Tim Low lives in a state of perpetual surprise at everything wild and alive. His response is to write searching books, Australian Geographic articles and this blog. His book Where Song Began (Penguin, 2014) recently became the first nature book ever to win the Australian Book Industry Award for best general non-fiction. Tim's newest book is called The New Nature.
FROGS ARE SUPPOSED to croak, but here in Australia they don’t seem to know that. Around a busy pond at night when males are wooing partners every kind of sound is thrown around.
The common names of our frogs say it all. Australia has the moaning frog, wailing frog, stuttering frog, humming frog, chattering rock frog and laughing tree frog.
It has some that recall artisans at work: the woodworker frog, shoemaker frog, stonemason toadlet and tinker frog. All of their calls sound like hard objects being struck in a workshop.
Adding to the variety are the barking frog, bleating tree frog and growling grass frog, plus the buzzing frog, beeping froglet, clicking froglet and whirring tree frog.
We were taught as youngsters that dogs bark, sheep bleat and frogs croak. Britain only has two frog species, and one is so rare that children’s books coming out of England are entitled to speak of one frog sound – the croak of the European common frog (Rana temporaria).
By a lucky coincidence ‘croak’ works in Australia, because it suits our most popular frog, the green tree frog (Litoria caerulea). These sound nothing like the original croakers from Europe, but when males advertise from drainpipes on hot rainy nights ‘croak croak croak’ is a good rendition.

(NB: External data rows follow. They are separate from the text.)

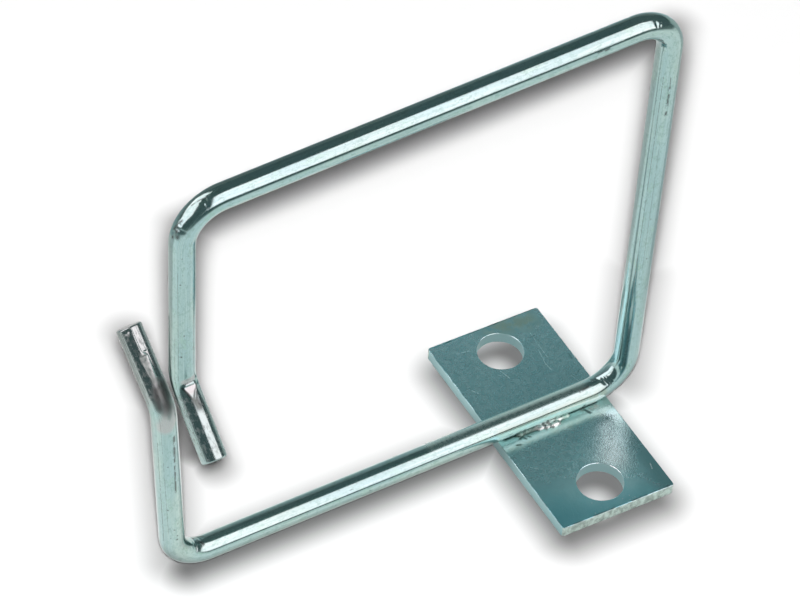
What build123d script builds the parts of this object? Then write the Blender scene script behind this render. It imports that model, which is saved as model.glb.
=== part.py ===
from build123d import *

import os
from math import cos, radians, sin, tan

# Cable management ring: an open rectangular ring of round steel wire, welded
# upright across a small flat plate that two screws hold. Millimetres and degrees.
# Origin: midway between the two screw holes, on the back face of the plate.
# +Z leaves the back face through the plate, +X runs along the ring's bars towards
# the corner that stands over the plate, +Y runs along the plate.

# Mounting plate, a short length of flat bar whose ends were sheared a little out of square
plate_width = 20.0
plate_thickness = 2.0
plate_corner_radius = 0.5
plate_edge_round = 0.1
hole_diameter = 7.5
hole_spacing = 30.0
hole_edge_break = 0.05
end_margin = 1.8
end_skew = 1.0

# Ring wire, with its runs measured from corner to corner along the centreline
wire_diameter = 4.0
corner_radius = 6.5
bottom_bar_length = 80.2
right_leg_length = 81.2
top_bar_length = 81.6
upper_leg_length = 36.2
lower_leg_length = 37.1

# How far the bent ring has sprung out of square
right_leg_lean = 0.3
top_bar_slope = 1.9
upper_leg_lean = 2.4
lower_leg_lean = 4.95

# The two free ends, kinked out of the ring's plane so that they pass each other
kink_angle = 49.0
kink_radius = 5.0
tip_length = 13.0
tip_edge_break = 0.15

# How the ring sits on the plate
corner_overhang = 3.4
bar_offset = 0.3
bar_sink = 0.2

# Weld between bar and plate
nugget_radius = 1.5
nugget_length = 10.0
nugget_inset = 11.8
nugget_depth = 0.6
# Beads of squeezed-out metal in front of the bar:
# place along the nugget, distance in front of the bar's centreline, radius
weld_beads = [
    (-4.3, 1.6, 0.55),
    (-2.6, 1.9, 0.65),
    (-0.9, 1.8, 0.60),
    (0.5, 2.1, 0.80),
    (1.9, 2.3, 1.00),
    (3.4, 1.9, 0.70),
]

plate_length = hole_spacing + hole_diameter + 2 * end_margin
bar_height = plate_thickness - bar_sink + wire_diameter / 2
right_corner_x = plate_width / 2 + corner_overhang
front, back = -1, 1


def step(start, run, angle):
    """Point at the end of a run in the ring's plane, angle counted from +X towards +Z."""
    return start + Vector(run * cos(radians(angle)), 0, run * sin(radians(angle)))


def kinked_end(kink, leg_start, side):
    """Cut end of the wire, turned from the leg's line towards the given side."""
    along_leg = (kink - leg_start).normalized()
    turn = radians(kink_angle)
    return kink + tip_length * (cos(turn) * along_leg + sin(turn) * Vector(0, side, 0))


def ring_path():
    """Centreline of the wire, from the front end round the ring to the back end."""
    bottom_right = Vector(right_corner_x, bar_offset, bar_height)
    bottom_left = step(bottom_right, bottom_bar_length, 180)
    top_right = step(bottom_right, right_leg_length, 90 + right_leg_lean)
    top_left = step(top_right, top_bar_length, 180 + top_bar_slope)
    upper_kink = step(top_left, upper_leg_length, -90 + upper_leg_lean)
    lower_kink = step(bottom_left, lower_leg_length, 90 + lower_leg_lean)
    front_end = kinked_end(upper_kink, top_left, front)
    back_end = kinked_end(lower_kink, bottom_left, back)
    corners = [top_left, top_right, bottom_right, bottom_left]
    radii = [kink_radius] + [corner_radius] * len(corners) + [kink_radius]
    return FilletPolyline(front_end, upper_kink, *corners, lower_kink, back_end, radius=radii)


def make_wire_ring():
    """The bent wire, cut square at both ends with the burr broken."""
    path = ring_path()
    section = Plane(origin=path @ 0, z_dir=path % 0) * Circle(wire_diameter / 2)
    wire = sweep(section, path=path)
    rims = [face.outer_wire().edges() for face in wire.faces().filter_by(GeomType.PLANE)]
    return chamfer([edge for rim in rims for edge in rim], tip_edge_break)


def make_plate_blank():
    """Flat bar with rounded corners and softened edges, and the two screw holes."""
    half_width = plate_width / 2
    end = plate_length / 2
    skew = half_width * tan(radians(end_skew))
    outline = Polygon(
        (-half_width, -end + skew),
        (half_width, -end - skew),
        (half_width, end - skew),
        (-half_width, end + skew),
        align=None,
    )
    outline = fillet(outline.vertices(), plate_corner_radius)
    holes = GridLocations(0, hole_spacing, 1, 2) * Circle(hole_diameter / 2)
    blank = extrude(outline - holes, plate_thickness)
    hole_rims = [edge for face in flat_faces(blank) for rim in face.inner_wires() for edge in rim.edges()]
    blank = chamfer(hole_rims, hole_edge_break)
    outer_rims = [edge for face in flat_faces(blank) for edge in face.outer_wire().edges()]
    return fillet(outer_rims, plate_edge_round)


def flat_faces(blank):
    """The back and the front face of the plate."""
    ordered = blank.faces().sort_by(Axis.Z)
    return [ordered[0], ordered[-1]]


def make_weld(wire_ring):
    """Fused metal under the bar, squeezed out in beads at the front and a low seam at the back."""
    centre = Vector(plate_width / 2 - nugget_inset, bar_offset, plate_thickness)
    half = nugget_length / 2 - nugget_radius
    line = Plane(origin=centre - Vector(half, 0, 0), z_dir=(1, 0, 0))
    nugget = extrude(line * Circle(nugget_radius), 2 * half)
    nugget += Pos(*(centre - Vector(half, 0, 0))) * Sphere(nugget_radius)
    nugget += Pos(*(centre + Vector(half, 0, 0))) * Sphere(nugget_radius)
    nugget = split(nugget, Plane.XY.offset(plate_thickness - nugget_depth), keep=Keep.TOP)
    for along, out, radius in weld_beads:
        bead = Pos(*(centre + Vector(along, -out, 0))) * Sphere(radius)
        nugget += split(bead, Plane.XY.offset(plate_thickness), keep=Keep.TOP)
    return nugget - wire_ring


wire_ring = make_wire_ring()
weld = make_weld(wire_ring)
mounting_plate = make_plate_blank() - wire_ring - weld

pieces = {
    "wire_ring": wire_ring,
    "mounting_plate": mounting_plate,
    "weld": weld,
}

os.makedirs("parts", exist_ok=True)
for name, piece in pieces.items():
    piece.label = name
    export_step(piece, f"parts/{name}.step")
    size = piece.bounding_box().size
    print(f"{name}: {piece.volume:.1f} mm3, {size.X:.1f} x {size.Y:.1f} x {size.Z:.1f} mm")
print(f"wire cut length {ring_path().length:.1f} mm, bar centre {bar_height:.1f} mm above the back face")
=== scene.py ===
# %% [markdown]
# # A zinc-plated cable management ring
# The part is one piece of welded steel: a round wire bent to an open square, standing across a
# small flat plate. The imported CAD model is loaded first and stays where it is. Everything below
# is made in the same frame, in metres: the origin lies midway between the two screw holes on the
# plate's back, and +Z leaves the plate towards the ring.

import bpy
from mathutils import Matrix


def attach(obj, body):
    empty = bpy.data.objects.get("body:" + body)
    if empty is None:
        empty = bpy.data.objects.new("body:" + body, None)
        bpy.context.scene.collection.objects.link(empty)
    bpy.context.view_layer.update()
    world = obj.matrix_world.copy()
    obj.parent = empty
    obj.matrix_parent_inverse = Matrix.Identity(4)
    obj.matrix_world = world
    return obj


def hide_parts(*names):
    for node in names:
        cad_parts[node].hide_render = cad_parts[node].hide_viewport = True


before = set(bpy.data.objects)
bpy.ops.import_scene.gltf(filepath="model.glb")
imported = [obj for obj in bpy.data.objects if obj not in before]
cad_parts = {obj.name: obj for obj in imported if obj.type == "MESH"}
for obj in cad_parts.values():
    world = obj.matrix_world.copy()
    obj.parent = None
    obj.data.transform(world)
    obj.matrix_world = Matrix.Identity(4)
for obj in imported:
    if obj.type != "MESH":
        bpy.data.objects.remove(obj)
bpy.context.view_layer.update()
print("nodes:", sorted(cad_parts))

# %% Tools that the lesson needs
from math import acos, cos, pi, radians, sin, tan

import bmesh
import bpy
import numpy as np
from mathutils import Matrix, Vector, noise

scene = bpy.context.scene
mm = 0.001
print("Blender", bpy.app.version_string)

# %% [markdown]
# ## Camera
# A product photograph like this one is taken from far away with a long lens, so that parallel
# edges stay nearly parallel. The camera could be aimed with a tracking constraint, but the
# picture is also rolled a few degrees, so its three axes are written down and put into a matrix.

# %% Long lens, slightly rolled
camera_place = Vector((-338.5, -447.5, 650.1)) * mm
picture_right = Vector((0.86142, -0.50356, 0.06620))
picture_up = Vector((0.33837, 0.66620, 0.66459))
picture_back = picture_right.cross(picture_up)

lens = bpy.data.cameras.new("long_lens")
lens.lens, lens.sensor_width = 247.4, 36.0
lens.clip_start, lens.clip_end = 0.05, 20.0
camera = bpy.data.objects.new("camera", lens)
axes = Matrix((picture_right, picture_up, picture_back)).transposed()
camera.matrix_world = Matrix.Translation(camera_place) @ axes.to_4x4()
scene.collection.objects.link(camera)
scene.camera = camera
scene.view_settings.view_transform = "Standard"
print(f"camera {camera_place.length:.2f} m from the plate, lens {lens.lens:.0f} mm")

# %% [markdown]
# ## A way to write materials
# Blender's materials are graphs of nodes. Wiring them by hand hides the idea behind them, so one
# small class wraps a node's output. Python's own signs then add Math nodes, and every other node
# comes from one method that takes its type, its settings and its sockets.


# %% One class for all node graphs
class Value:
    """A node's output that can be added, multiplied and passed on."""

    def __init__(self, tree, output=None):
        self.tree = tree
        self.output = output

    def node(self, kind, settings=(), sockets=(), out=0):
        """Adds a node: its settings first, then what its sockets hold or are linked to."""
        made = self.tree.nodes.new(kind)
        for name, setting in dict(settings).items():
            setattr(made, name, setting)
        for name, given in dict(sockets).items():
            if isinstance(given, Value):
                self.tree.links.new(given.output, made.inputs[name])
            else:
                made.inputs[name].default_value = given
        return Value(self.tree, made.outputs[out])

    def maths(self, operation, *numbers):
        """Any operation of the Math node."""
        return self.node("ShaderNodeMath", {"operation": operation}, enumerate(numbers))

    def __add__(self, other):
        return self.maths("ADD", self, other)

    def __sub__(self, other):
        return self.maths("SUBTRACT", self, other)

    def __rsub__(self, other):
        return self.maths("SUBTRACT", other, self)

    def __mul__(self, other):
        return self.maths("MULTIPLY", self, other)

    __radd__, __rmul__ = __add__, __mul__

    def beyond(self, limit):
        """How far this number lies outside plus or minus the limit."""
        outside = self.maths("ABSOLUTE", self) - limit
        return self.maths("MAXIMUM", outside, 0)

    def rise(self, low, high):
        """0 below low, 1 above high and smooth between them. It falls where low is above high."""
        if low > high:
            return 1 - self.rise(high, low)
        limits = {"Value": self, "From Min": low, "From Max": high}
        return self.node("ShaderNodeMapRange", {"interpolation_type": "SMOOTHSTEP"}, limits)

    def blend(self, colour_at_0, colour_at_1):
        """A colour between two others, with this value as the share of the second."""
        ends = {0: self, 6: as_colour(colour_at_0), 7: as_colour(colour_at_1)}
        return self.node("ShaderNodeMix", {"data_type": "RGBA"}, ends, out=2)

    def stretched(self, x, y, z):
        """A vector with each part multiplied by its own number."""
        return self.vector("MULTIPLY", self, (x, y, z))

    def part(self, axis):
        """One of the three numbers of a vector."""
        return self.node("ShaderNodeSeparateXYZ", {}, {0: self}, out=axis)

    def vector(self, operation, *given, out=0):
        """Any operation of the Vector Math node."""
        settings = {"operation": operation}
        return self.node("ShaderNodeVectorMath", settings, enumerate(given), out=out)

    def scratch(self, begin, end, width):
        """1 on the line between two points, given in mm, and 0 at half its width from it."""
        begin, end = Vector(begin) * mm, Vector(end) * mm
        run = end - begin
        here = self.vector("SUBTRACT", self, tuple(begin))
        share = here.vector("DOT_PRODUCT", here, tuple(run / run.length_squared), out="Value")
        share = share.maths("MINIMUM", share.maths("MAXIMUM", share, 0), 1)
        scaled = {0: tuple(run), "Scale": share}
        nearest = here.node("ShaderNodeVectorMath", {"operation": "SCALE"}, scaled)
        gap = here.vector("DISTANCE", here, nearest, out="Value")
        return gap.rise(width / 2 * mm, 0)

    def cloud(self, size, detail=3.0, roughness=0.55, distortion=0.0):
        """Noise from 0 to 1 over this vector, with patches of about the given size."""
        shape = {"Vector": self, "Scale": 1 / size, "Detail": detail}
        shape |= {"Roughness": roughness, "Distortion": distortion}
        return self.node("ShaderNodeTexNoise", {}, shape)


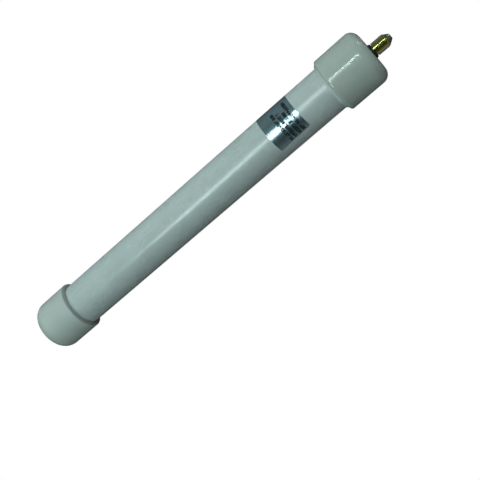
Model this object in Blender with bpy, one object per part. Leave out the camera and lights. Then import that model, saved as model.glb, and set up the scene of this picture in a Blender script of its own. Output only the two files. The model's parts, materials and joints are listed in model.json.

A green tree frog. (Image Credit: Matt/Wikimedia)
Australia abounds in frogs, with more than 230 species, and each needs its own call to avoid mix-ups at ponds, where half a dozen species may seek mates on the same night. When females take a partner for the evening it is not how he looks that counts but how he sounds. If everyone croaked there would be many mixed matings, with bad outcomes for all.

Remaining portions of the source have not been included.